Chez Indridason, tout commence toujours par la découverte d'un cadavre  : dans Hypothermie, nul doute que Maria s'est suicidée dans son chalet des environs du lac de Thingvellir si ce n'est une mystérieuse cassette d'enregistrement de sa récente visite chez un médium éveille le soupçon dans l'esprit d'Erlendur. Très affectée par le décès de sa mère deux ans auparavant, la victime aurait souhaité entrer en contact avec elle peu avant son terrible passage à l'acte. Si notre policier ne croit en aucun cas à la vie après la mort, ni même à Dieu ou à l'enfer, c'est mû par son vieil instinct et sa notoire passion des affaires de disparitions qu'il va de nouveau déterrer un passé oublié depuis des générations, tel qu'il nous l'avait révélé dans La Cité des Jarres (2005), La Femme en vert (2006), La Voix (2007), L'Homme du lac (2008) - ces quatre premiers volets sont parus en poche chez Points -  et Hiver arctique (Métailié, 2009). Ici, son enquête va l'obliger à agir seul (ses collègues Sigurdur Oli et Elinborg ne font ici que de brèves apparitions), ce qui renforce notre sympathie vis-à-vis de ce personnage solitaire, apathique, un peu lourdaud et toujours empêtré dans sa névrose familiale, mais tellement attachant ! Sa méfiance vis-à-vis de l'au-delà vont le porter à examiner de plus près cette curieuse histoire de fantômes et de croyances qui mêle progressivement à une étrange fusion mère/fille des expériences limites entre vie et mort lourdes de conséquences et de conspirations ainsi que l'écrivain français Marcel Proust...
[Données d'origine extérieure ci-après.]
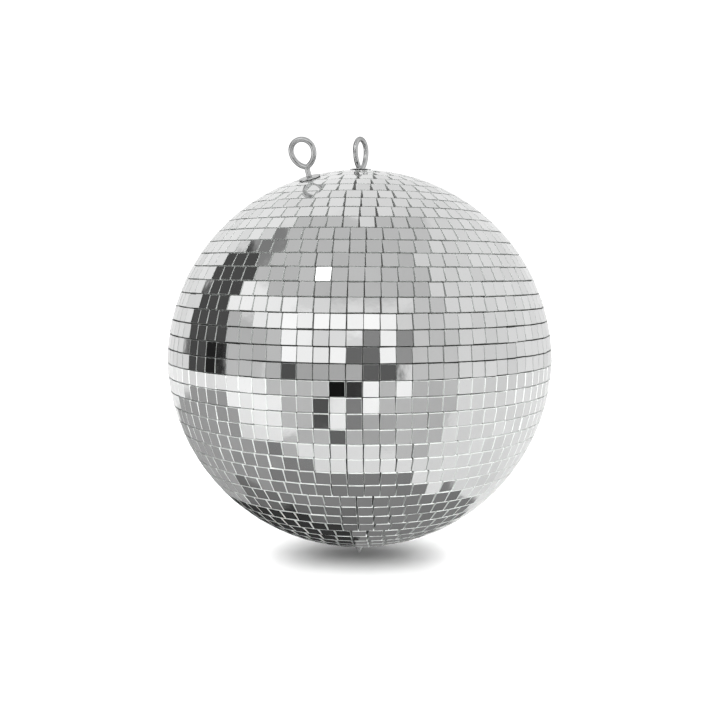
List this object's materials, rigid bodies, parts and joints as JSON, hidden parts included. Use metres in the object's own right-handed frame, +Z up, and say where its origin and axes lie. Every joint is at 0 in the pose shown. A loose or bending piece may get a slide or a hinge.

 A la manière de son flic silencieux et déterminé, Indridason tisse des liens entre de curieux hasards qui font se rejoindre peu à peu passé et présent, se rencontrer des personnages aux secrets de famille enfouis et aux trajectoires pas si innocentes. Une nouvelle fois, à l'enquête principale vient se greffer une intrigue secondaire (autour de la disparition non résolue d'un lycéen en 1976)  qui, semble-t-il de prime abord, n'entretient aucun rapport avec la première jusqu'aux dernières pages qui vont faire tomber les masques les plus solides. La réussite de ce dernier opus et certainement de la "saga Erlendur" (Indridason avoue dans une récente interview que le style resserré des sagas islandaises influence son écriture)  réside en majeure partie dans ces subtils échos savamment entretenus entre l'enquête "officielle" et l' histoire personnelle, la tragédie fondatrice qui donne la clé de son taciturne héros dont l'existence s'est brutalement arrêtée à l'âge de dix ans.

"Hardskafi" qui signifie "obstacle infranchissable, muraille" est à l'image de cette douleur elle-même ancienne (Erlendur, tout comme son auteur, sont obsédés par le "temps", ses ravages et ratages) qui le libérera un jour peut-être de ses propres revenants. Nous comprenons que cette Faute existentielle prend alors racine dans cette très froide montagne de son enfance qui a enseveli à jamais son frère cadet Bergur alors que tous deux eurent à lutter contre une tempête de neige apocalyptique. Ce traumatisme (hypothermique, donc...) est de nouveau ici symbolisé par des crimes commis de sang "froid" ainsi que par les rapports "réfrigérants" (ou lentement promis au dégel ?) entre les personnages gravitant autour d'Erlendur en quête de ses propres réponses :  mention spéciale à sa fille Eva Lind et son fils Sindri qui campent de magnifiques personnages secondaires écorchés vifs mettant leur père face à ses désillusions, ses faiblesses et manques. Tous composent le tableau de désemparés terriblement magnifiés dans leur humaine désespérance pour l'un des plus grands moments de partage avec des lecteurs légitimement de plus en plus nombreux au fil des épisodes.